*MATERIAL PROVIDED*:
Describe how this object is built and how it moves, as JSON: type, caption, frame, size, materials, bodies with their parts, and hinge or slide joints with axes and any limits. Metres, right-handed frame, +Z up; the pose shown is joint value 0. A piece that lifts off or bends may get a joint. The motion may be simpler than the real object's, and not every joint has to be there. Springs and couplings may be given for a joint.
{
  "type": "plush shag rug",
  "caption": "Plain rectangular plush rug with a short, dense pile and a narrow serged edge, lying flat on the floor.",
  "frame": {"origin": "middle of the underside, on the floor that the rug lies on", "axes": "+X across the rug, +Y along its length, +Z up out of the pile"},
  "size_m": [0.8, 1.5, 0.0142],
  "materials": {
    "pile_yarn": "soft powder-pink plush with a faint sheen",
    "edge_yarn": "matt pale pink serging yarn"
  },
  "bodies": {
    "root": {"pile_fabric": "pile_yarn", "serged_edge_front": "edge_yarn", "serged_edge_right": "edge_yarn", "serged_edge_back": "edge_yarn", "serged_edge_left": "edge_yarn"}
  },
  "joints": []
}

*JOB*: Write out the full listing, keeping every line exactly as it is.

*ANSWER TO THE EXERCISE*:
Describe how this object is built and how it moves, as JSON: type, caption, frame, size, materials, bodies with their parts, and hinge or slide joints with axes and any limits. Metres, right-handed frame, +Z up; the pose shown is joint value 0. A piece that lifts off or bends may get a joint. The motion may be simpler than the real object's, and not every joint has to be there. Springs and couplings may be given for a joint.
{
  "type": "plush shag rug",
  "caption": "Plain rectangular plush rug with a short, dense pile and a narrow serged edge, lying flat on the floor.",
  "frame": {"origin": "middle of the underside, on the floor that the rug lies on", "axes": "+X across the rug, +Y along its length, +Z up out of the pile"},
  "size_m": [0.8, 1.5, 0.0142],
  "materials": {
    "pile_yarn": "soft powder-pink plush with a faint sheen",
    "edge_yarn": "matt pale pink serging yarn"
  },
  "bodies": {
    "root": {"pile_fabric": "pile_yarn", "serged_edge_front": "edge_yarn", "serged_edge_right": "edge_yarn", "serged_edge_back": "edge_yarn", "serged_edge_left": "edge_yarn"}
  },
  "joints": []
}